Concept

Elektroboot

An elektroboot ("electric boat" in German) was a submarine designed to operate entirely submerged, rather than as submersibles that could submerge as a temporary means to escape detection or launch an attack. Even before the Second World War the rocket designer Hellmuth Walter had been advocating the use of hydrogen peroxide (known as perhydrol) as a fuel. His engines were to become famous for their use in rocket-powered aircraft—notably the Me 163 Komet—but most of his early efforts were spent on systems for submarine propulsion. In these cases the hydrogen peroxide was reduced chemically and the resulting gases used to spin a turbine at about 20,000 rpm, which was then geared to a propeller. This allowed the submarine to run underwater at all times, as there was no need for air to run the engines.

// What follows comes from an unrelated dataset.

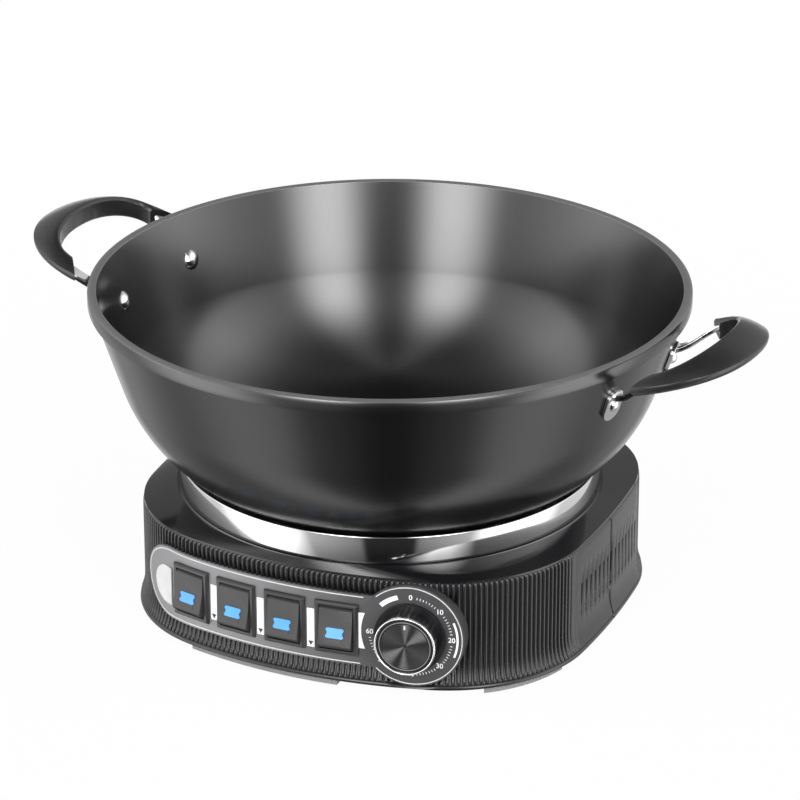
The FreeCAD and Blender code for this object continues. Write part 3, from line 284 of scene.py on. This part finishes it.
def refined(node, finish, body, bevel):
    """A node's own shape with its edges rounded."""
    shape = bmesh.new()
    shape.from_mesh(nodes[node].data)
    bmesh.ops.scale(shape, vec=(1 / MM, 1 / MM, 1 / MM), verts=shape.verts)
    bmesh.ops.remove_doubles(shape, verts=shape.verts, dist=0.002)
    bmesh.ops.dissolve_limit(shape, angle_limit=math.radians(1.5), verts=shape.verts,
                             edges=shape.edges)
    return piece("fine_" + node, shape, finish, body, (node,), bevel=bevel, smooth=30)


def turned(profile, steps=128):
    """A shape turned about Z from a closed profile of (radius, height)."""
    shape = bmesh.new()
    points = [shape.verts.new((radius, 0, height)) for radius, height in profile]
    pairs = zip(points, points[1:] + points[:1])
    edges = [shape.edges.new(pair) for pair in pairs
             if pair[0].co.x > 0 or pair[1].co.x > 0]
    bmesh.ops.spin(shape, geom=points + edges, cent=(0, 0, 0), axis=(0, 0, 1),
                   angle=2 * math.pi, steps=steps, use_merge=True)
    return shape


def arc(centre, radius, start, end, count):
    """Points along an arc; angles in degrees."""
    points = []
    for index in range(count + 1):
        angle = math.radians(start + (end - start) * index / count)
        points.append((centre[0] + radius * math.cos(angle),
                       centre[1] + radius * math.sin(angle)))
    return points


# Plan of the base, as four bowed sides joined by four corner arcs.
HALF_WIDTH = 133.0
HALF_DEPTH = 127.9
SETBACK = 4.3
CORNER = 82.5
FRONT_BOW = 268.0
SIDE_BOW = 590.0


class Plan:
    """The outline of the base seen from above, measured anticlockwise along the wall."""

    def __init__(self):
        front = FRONT_BOW - HALF_DEPTH
        side = SIDE_BOW - HALF_WIDTH
        self.arcs = []
        first, second = FRONT_BOW - CORNER, SIDE_BOW - CORNER
        apart = math.hypot(side, front)
        along = (first ** 2 - second ** 2 + apart ** 2) / (2 * apart)
        off = math.sqrt(first ** 2 - along ** 2)
        x = (-side * along + front * off) / apart
        y = -front + (front * along + side * off) / apart
        front_half = math.atan2(x, y + front)
        side_half = math.atan2(y, x + side)
        quarter = math.pi / 2
        rows = ((-side, 0, SIDE_BOW, side_half), (0, -front, FRONT_BOW, front_half),
                (side, 0, SIDE_BOW, side_half), (0, front, FRONT_BOW, front_half))
        signs = ((1, 1), (-1, 1), (-1, -1), (1, -1))
        for turn, ((cx, cy, radius, half), (sx, sy)) in enumerate(zip(rows, signs)):
            middle = turn * quarter
            self.arcs.append((cx, cy + SETBACK, radius, middle - half, middle + half))
            following = front_half if turn % 2 == 0 else side_half
            self.arcs.append((sx * x, SETBACK + sy * y, CORNER, middle + half,
                              middle + quarter - following))
        self.length = sum(row[2] * (row[4] - row[3]) for row in self.arcs)

    def at(self, distance, offset):
        """The point a distance along the wall from the middle of the right side."""
        left = distance % self.length + self.arcs[0][2] * self.arcs[0][4]
        for cx, cy, radius, start, end in self.arcs + self.arcs[:1]:
            length = radius * (end - start)
            if left <= length:
                angle = start + left / radius
                return (cx + (radius + offset) * math.cos(angle),
                        cy + (radius + offset) * math.sin(angle))
            left -= length
        raise ValueError("beyond the outline")

    def front(self, reach, offset):
        """The point a reach to the right of the middle of the front."""
        return self.at(self.length * 0.75 + reach, offset)


plan = Plan()


def eased(value, low, high):
    """0 below low, 1 above high, and smooth between."""
    share = min(max((value - low) / (high - low), 0.0), 1.0)
    return share * share * (3 - 2 * share)


def skin(columns, rows, at):
    """A sheet of columns by rows whose points are where at(column, row) says."""
    shape = bmesh.new()
    wide = len(columns) - 1
    high = len(rows) - 1
    bmesh.ops.create_grid(shape, x_segments=wide, y_segments=high, size=0.5)
    for vertex in shape.verts:
        column = round((vertex.co.x + 0.5) * wide)
        row = round((vertex.co.y + 0.5) * high)
        vertex.co = at(columns[column], rows[row])
    return shape


# Ribbed wall, with its flared foot, its bead and its vents.
RIBS = 284
RIB_DEPTH = 1.5
RIB_SHAPE = ((0.0, -1.0), (0.14, -0.9), (0.25, -0.3), (0.36, -0.04), (0.5, 0.0),
             (0.64, -0.04), (0.75, -0.3), (0.86, -0.9))
VENTS = 15
VENT_PITCH = 6.4
VENT_SHIFT = 2.7
VENT_HALF = 1.1
VENT_LOW = 26.0
VENT_HIGH = 46.5
PANEL_LOW = 18.0
PANEL_HIGH = 57.5
DIAL_REACH = 61.6
DIAL_Z = 37.7
DIAL_CLEAR = 29.0
DIAL_FLARE = 33.5
VENT_MARGIN = 0.4
RIB_FADE = 22.0
HOUSING_SHEET = 1.6
# Limits of the openings in the wall.
INLET_HALF = 14.0
PANEL_LEFT_END = -96.0
PANEL_RIGHT_END = 84.0
PANEL_BACK = -70.0
VENT_SIDE = 100.0
VENT_LEAST = 1.9
VENT_MOST = 2.4
VENT_NEAR = 0.3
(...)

The system also used up tremendous amounts of fuel, and any boat based on the design would either have to be huge or have limited range. Thus the system saw only limited development even though a prototype was running in 1940. But when problems with the existing U-boat designs became evident in 1942, the work was stepped up. Eventually two engineers identified a solution to the problem. Instead of running the submarine entirely on the perhydrol, they used it just for bursts of speed. Most of the operations would then be carried out as with a normal boat, using a diesel engine to charge batteries. However while a conventional design would use the diesel as the primary engine and the batteries for short periods of underwater power, in this case the boat would run almost all the time on batteries in a low-speed cruise, turning on the perhydrol during attacks. The diesel was now dedicated entirely to charging the batteries, which it needed only three hours to do. The perhydrol design suffered from several design flaws which were not fixed before the end of the war. As an intermediate solution, the perhydrol propulsion system was dropped in favour of a conventional diesel/electric solution, but retaining the streamlined hull-shape.